Likewise, the value of an advertising award show is to improve the standard of work to engage audiences. By and large, the big ad award shows do that. Imagine the level of advertising WITHOUT them. It would be abysmal. Far, far worse than the standard we see today.

You say in your opening statement: "The only possible justification for an event such as the annual Loerie Awards is that it gives the people who work in advertising agencies an opportunity to escape the daily grind of watching creativity stifled by commercial interests."

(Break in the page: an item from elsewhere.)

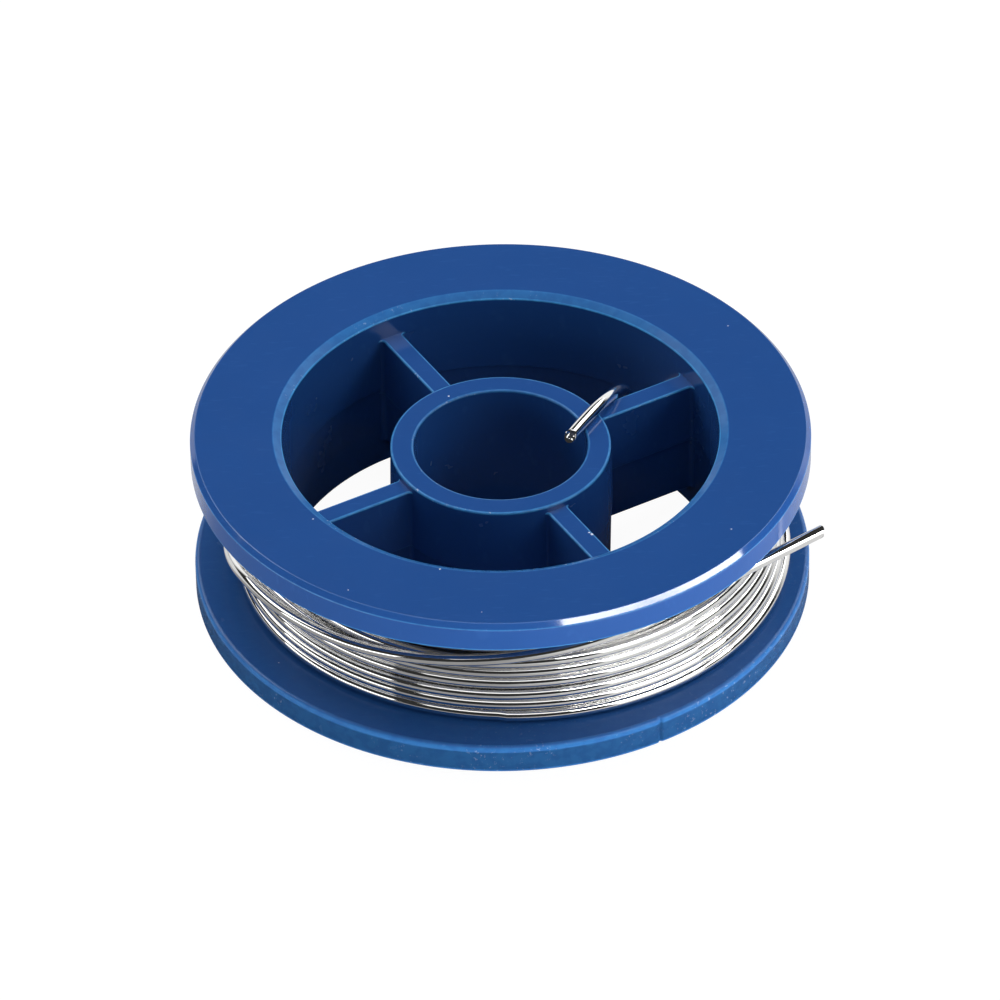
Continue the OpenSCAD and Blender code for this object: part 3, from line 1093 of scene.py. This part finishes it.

If it were not for the Loeries, there would be far, far fewer creative people in the industry because creativity wouldn't be stifled - it would hardly exist. Again, imagine the standard of local advertising then.

The Loeries is far from perfect. What that awards show and agencies can do to improve the level advertising would require a separate opinion piece. But having no other benefits than escaping the daily grind and partying up a storm? far from the truth.
Posted on 28 Aug 2012 16:20
Simone Puterman
Actually, I saw the Musica "Flo Browser" in Musica at The Zone@Rosebank. I just can't remember when exactly I saw it but I think it was after last year's ad award season.
Posted on 29 Aug 2012 15:44
Leon Jacobs
Chris,

I couldn't work out whether your attack was on the value of creativity in communication or whether it was simply just a rant on the perceived imperfections of the Loeries?

Anyone who has travelled around the world can tell you that South Africa, consistently, has produced better advertising than most other countries. To produce something that is entertaining is a token of respect to the person whose daily life you are interrupting. To make it memorable, is a responsibility to your client. I would argue that if the Loeries did not exist, South Africa would not have an ad industry of quality.

Sure, it has plenty of imperfections. Ego is an awful byproduct of the creative industry. But not having a benchmark of creativity will completely drain the media of interestingness.

Others, like Charl Thom, have powerfully argued and demonstrated the link between creativity and ROI. I will point out two final observations:

Last year, when our agency won a gold lion for film at Cannes, it opened up a flood of interested agency professionals who wanted to come and work with us. Not just creatives, great account people and planners who saw our work, liked it, and wanted to be part of that. And you can only have a great agency if you can attract great people.

Finally, every year, around the world, screenings of the Cannes finalists and winners attract queues of everyday people, willing to pay money to watch an hour and a half's worth of advertising.

That is something worth thinking about.
Posted on 1 Sep 2012 07:29
Darren Mckay
What a load of kak. I wonder how many people have even taken notice of the price of 125g of cottage cheese in what is deemed to be the most effective advertising from Checkers or PnP? Now, I wonder (in percentages, chris) how many people have counted the number of times Floyd changed his outfit in that really awesome Santam ad? I will put my money on the latter. Purely because people want to be rescued from their daily grind. They want to count floyds outfits, they want to snigger at Nando's flamable humour, It's continously striving for the highest level of creativity that allows most good creatives to help brands see avenues and gaps where most brand manager cannot. Most brand managers do a fantastic annual report but have no clue on how to create a magical interpretation of their brief. Award shows keep the creative juices flowing. Without them Chris, I'm afraid we'll all end up like you. Very sad indeed. Long live the "pat on the back" for great creative thinking.